Perhaps in an attempt to double his pleasure and double his fun, pitcher Jeremy Powell has reportedly signed contracts with two Japanese Pacific League teams for the 2008 season. The league determined last week that Powell’s contracts with the Orix Buffaloes and Softbank Hawks are both valid. Softbank announced it had signed a contract with the right-hander on January 29, 18 days after Orix announced they had reached agreement with Powell and planned to sign him to the deal after his arrival in Japan for spring training.
Pacific League secretary general Shigeru Murata says Powell will not play for anyone until the issue is resolved, and that the two teams will have to hammer out their differences in face-to-face dialogue. Upon announcing their signing of Powell, Softbank claimed his prior agreement with Orix was void because the league had not announced it officially. The Buffaloes filed a written appeal with the league one day later.
Powell led the Pacific League with 17 wins for Kintetsu in 2004 and has four double-digit win seasons in Japan, but a knee injury last year limited him to an 0-2 record with Yomiuri.

The Australian Baseball Federation’s Claxton Shield competition will be climaxing this week with a final series between the Perth Heat and Queensland Rams. Perth finished ahead of Victoria and South Australia to clinch the Southern Division title, while Queensland bested New South Wales and Australian Provincial for the Eastern Division crown. All six teams played 12-game, home-and-away series within their divisions during the regular season, which began in late December. The current schedule marks a return to a more standard season format in Australia after several seasons in which the Claxton Shield was a one-week tournament at a single site.
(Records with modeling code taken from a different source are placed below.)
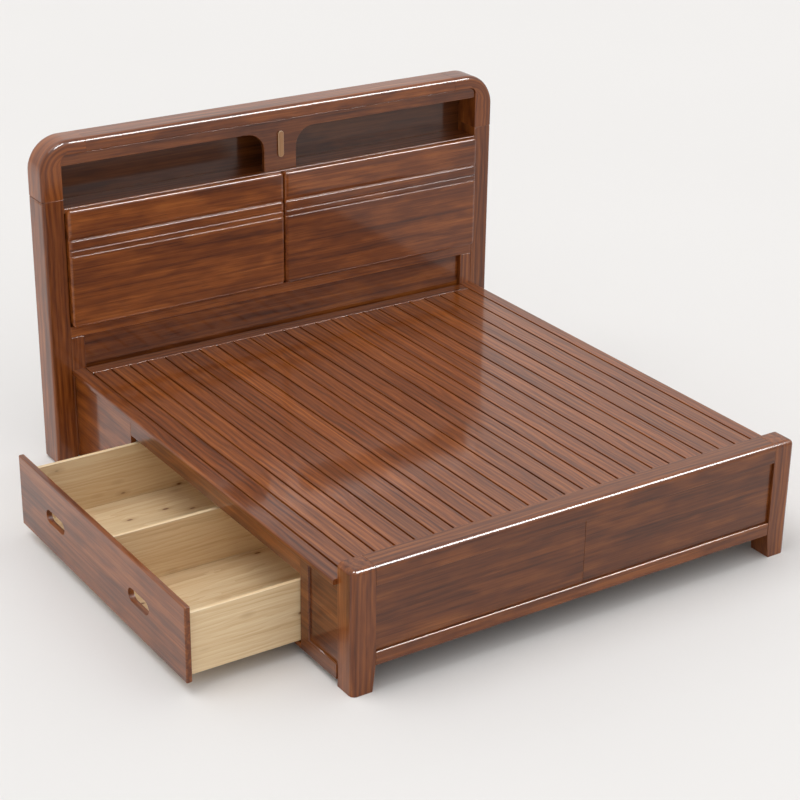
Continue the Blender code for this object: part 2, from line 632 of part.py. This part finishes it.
def add_headboard():
    """Everything between and including the headboard's posts."""
    for word, side in (("left", -1), ("right", 1)):
        add_head_post("headboard_post_" + word, side)
        add_head_corner("headboard_corner_" + word, side)
        add_board("headboard_stile_" + word, (side * (HEAD_INNER_X - GAP), HEAD_Y, BACK_BOTTOM),
                  (side * (HEAD_INNER_X - LOWER_STILE), HEAD_Y + MIDDLE_RAIL_DEPTH, MIDDLE_RAIL_BOTTOM - GAP),
                  edge=0.0015)
    add_head_beam()
    add_valance()
    reach = HEAD_INNER_X - GAP
    back = HEAD_BACK_Y - BACK_THICKNESS
    bm = extrude_outline([(-reach, BACK_BOTTOM), (reach, BACK_BOTTOM)] + round_top(reach, BEAM_BOTTOM - GAP),
                         1, back, HEAD_BACK_Y)
    finish_object("headboard_back", bm, "walnut")
    add_board("headboard_shelf", (-reach, HEAD_Y, SHELF_BOTTOM), (reach, back - GAP, SHELF_TOP))
    add_board("headboard_middle_rail", (-reach, HEAD_Y, MIDDLE_RAIL_BOTTOM),
              (reach, HEAD_Y + MIDDLE_RAIL_DEPTH, MIDDLE_RAIL_TOP), edge=0.0015)
    panel = HEAD_INNER_X - LOWER_STILE - GAP
    front = HEAD_Y + LOWER_PANEL_RECESS
    add_board("headboard_lower_panel", (-panel, front, BACK_BOTTOM),
              (panel, front + LOWER_PANEL_THICKNESS, MIDDLE_RAIL_BOTTOM - GAP), edge=0.0)
    add_backrests()


def main():
    """Build the bed."""
    clear_scene()
    add_foot_end()
    add_platform_sides()
    add_deck()
    add_runners()
    add_drawer("left", -1, DRAWER_OPEN)
    add_drawer("right", 1, 0.0)
    add_headboard()


main()
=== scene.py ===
"""Looks for the platform bed with storage drawers."""
import json
import math
import random

import bmesh
import bpy
from mathutils import Matrix, Vector


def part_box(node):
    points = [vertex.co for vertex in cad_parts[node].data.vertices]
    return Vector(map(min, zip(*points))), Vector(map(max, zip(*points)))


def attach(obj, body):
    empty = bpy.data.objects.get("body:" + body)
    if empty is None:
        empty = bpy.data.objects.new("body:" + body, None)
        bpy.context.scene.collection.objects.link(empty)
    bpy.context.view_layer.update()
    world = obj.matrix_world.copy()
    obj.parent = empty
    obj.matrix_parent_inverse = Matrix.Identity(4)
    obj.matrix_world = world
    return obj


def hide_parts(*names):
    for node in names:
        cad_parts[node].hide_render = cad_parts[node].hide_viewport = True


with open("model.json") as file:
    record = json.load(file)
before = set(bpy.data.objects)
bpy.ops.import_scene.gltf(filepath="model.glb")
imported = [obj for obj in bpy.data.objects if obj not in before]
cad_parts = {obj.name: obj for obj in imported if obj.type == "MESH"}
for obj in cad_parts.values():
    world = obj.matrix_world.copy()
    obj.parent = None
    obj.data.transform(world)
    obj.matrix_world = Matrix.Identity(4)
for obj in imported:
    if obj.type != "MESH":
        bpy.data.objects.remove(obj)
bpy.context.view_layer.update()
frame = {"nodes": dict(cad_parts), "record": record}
BODIES = frame["record"]["behaviour"]["bodies"]
BODY_OF = {node: body for body, members in BODIES.items() for node in members}

# The deck's strips, measured on its first two planks
STRIPS_PER_PLANK = 3
PLANK_LOW, PLANK_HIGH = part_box("deck_plank_1")
NEXT_PLANK_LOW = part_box("deck_plank_2")[0]
STRIP_PITCH = (NEXT_PLANK_LOW.x - PLANK_LOW.x) / STRIPS_PER_PLANK
STRIP_START = PLANK_LOW.x - (NEXT_PLANK_LOW.x - PLANK_HIGH.x) / 2

# Rounding and shading of edges
EDGE_RADIUS = 0.0014
VALANCE_RADIUS = 0.0035
SHARP_ANGLE = math.radians(30)   # edges sharper than this are rounded
SMOOTH_ANGLE = math.radians(38)  # faces closer than this are shaded as one

# Backrest panels. Each groove has its start, deepest line and end below the panel's top, its depth, and the
# rounding at those three lines.
BACKREST_GROOVES = (
    ((0.1060, 0.1235, 0.1265), 0.0075, (0.006, 0.002, 0.010)),
    ((0.1580, 0.1660, 0.1675), 0.0035, (0.003, 0.001, 0.004)),
    ((0.1820, 0.1900, 0.1915), 0.0035, (0.003, 0.001, 0.004)),
)
BACKREST_TOP_RADIUS, BACKREST_BOTTOM_RADIUS = 0.017, 0.014
BACKREST_NOTCH_DEPTH, BACKREST_NOTCH_HEIGHT = 0.0183, 0.0196  # behind the top, where the shelf runs
BACKREST_END_ROUND = 0.016       # how far in from each end the face starts to fall back
BACKREST_END_FALL = 0.011        # how far it falls back at the end
BACKREST_END_NARROWING = 0.018   # how far its top and bottom are drawn in at the end
ARC_DEGREES = (0, 15, 30, 45, 60, 75, 90)

# Headboard's bent corners and top beam
CORNER_OUTER_RADIUS, CORNER_INNER_RADIUS = 0.130, 0.025
CORNER_STEPS = 18
CORNER_RIM, BEAM_RIM = 0.014, 0.023   # rounding of the outer edges, at the post and along the beam
RIM_STEPS = 6                         # the rim grows from one to the other over these steps
INNER_RIM = 0.002                     # rounding of the edges inside the headboard's frame
BEAM_LOWER_RIM = 0.005                # rounding of the beam's lower front edge
BEAM_CHAMFER = 0.0008


# ---------------------------------------------------------------- node helpers

def fill_ramp(ramp, stops):
    while len(ramp.elements) < len(stops):
        ramp.elements.new(0.5)
    for element, (place, colour) in zip(ramp.elements, stops):
        element.position = place
        element.color = (*colour, 1.0)


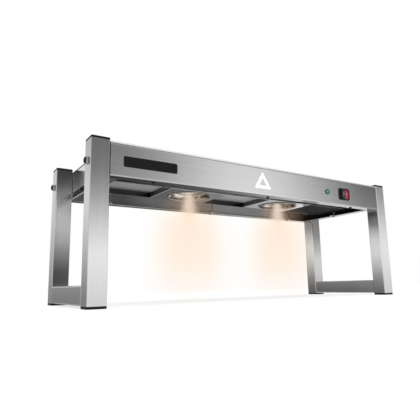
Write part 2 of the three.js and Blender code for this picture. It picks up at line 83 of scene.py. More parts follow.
# ------------------------------------------------------------------ node helpers
class Nodes:
    """A small wrapper that keeps node trees readable."""

    def __init__(self, tree):
        self.t = tree
        self.t.nodes.clear()

    def n(self, kind, values=None, **props):
        node = self.t.nodes.new(kind)
        for k, v in props.items():
            setattr(node, k, v)
        for k, v in (values or {}).items():
            sock = node.inputs[k]
            if isinstance(v, bpy.types.NodeSocket):
                self.t.links.new(v, sock)
            else:
                sock.default_value = v
        return node

    def link(self, a, b):
        self.t.links.new(a, b)

    def math(self, op, a, b=0.0, c=None, clamp=False):
        node = self.t.nodes.new("ShaderNodeMath")
        node.operation = op
        node.use_clamp = clamp
        for i, v in enumerate((a, b) if c is None else (a, b, c)):
            if isinstance(v, bpy.types.NodeSocket):
                self.t.links.new(v, node.inputs[i])
            else:
                node.inputs[i].default_value = v
        return node.outputs[0]

    def ramp(self, fac, stops, interpolation="EASE"):
        """Grey ramp: stops are (position, value)."""
        node = self.t.nodes.new("ShaderNodeValToRGB")
        cr = node.color_ramp
        cr.interpolation = interpolation
        while len(cr.elements) > 1:
            cr.elements.remove(cr.elements[-1])
        for i, (p, v) in enumerate(stops):
            e = cr.elements[0] if i == 0 else cr.elements.new(p)
            e.position = p
            e.color = (v, v, v, 1.0)
        self.t.links.new(fac, node.inputs["Fac"])
        return node.outputs["Color"]

    def span(self, value, a, b, c=0.0, d=1.0, smooth=False):
        node = self.t.nodes.new("ShaderNodeMapRange")
        node.interpolation_type = "SMOOTHSTEP" if smooth else "LINEAR"
        node.clamp = True
        self.t.links.new(value, node.inputs["Value"])
        for k, v in (("From Min", a), ("From Max", b), ("To Min", c), ("To Max", d)):
            node.inputs[k].default_value = v
        return node.outputs["Result"]

    def noise(self, vector, scale, detail=2.0, rough=0.5):
        return self.n("ShaderNodeTexNoise", {"Vector": vector, "Scale": scale, "Detail": detail, "Roughness": rough}).outputs["Fac"]

    def stretch(self, vector, s):
        return self.n("ShaderNodeMapping", {"Vector": vector, "Scale": s}).outputs["Vector"]

    def mix(self, fac, a, b, blend="MIX"):
        node = self.t.nodes.new("ShaderNodeMix")
        node.data_type = "RGBA"
        node.blend_type = blend
        node.clamp_result = False
        for key, v in ((0, fac), (6, a), (7, b)):
            if isinstance(v, bpy.types.NodeSocket):
                self.t.links.new(v, node.inputs[key])
            elif key == 0:
                node.inputs[0].default_value = v
            else:
                node.inputs[key].default_value = (*v, 1.0) if len(v) == 3 else v
        return node.outputs[2]


def material(name):
    m = bpy.data.materials.new(name)
    m.use_nodes = True
    return m, Nodes(m.node_tree)


def finish_principled(N, **inputs):
    bsdf = N.n("ShaderNodeBsdfPrincipled", inputs)
    out = N.n("ShaderNodeOutputMaterial", {"Surface": bsdf.outputs[0]})
    return bsdf, out


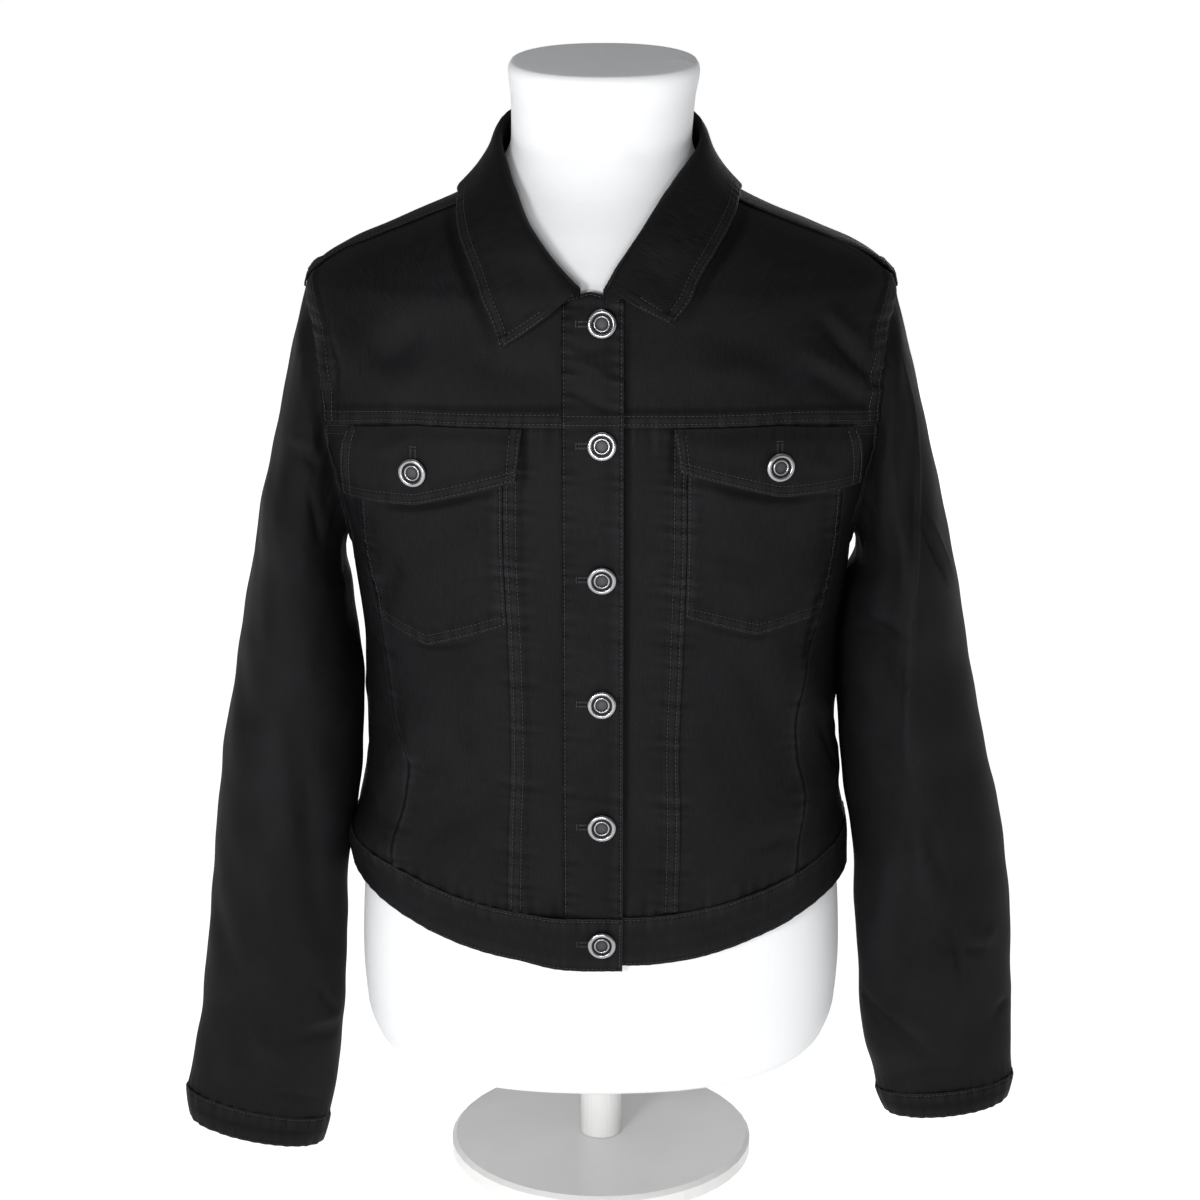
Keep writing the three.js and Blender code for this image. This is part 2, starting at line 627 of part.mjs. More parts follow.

David Sutherland of Queensland has posted the highest batting average among starting players in Australia with a .469 average over nine games, while Tom Brice of South Australia has been the top power hitter with a league-high four homers and 11 RBIs. Among pitchers, New South Wales’ Timothy Cox has won all three of his starts and has posted a microscopic 0.69 ERA in 13 innings of work, allowing just four hits and one run while striking out 17 batsmen.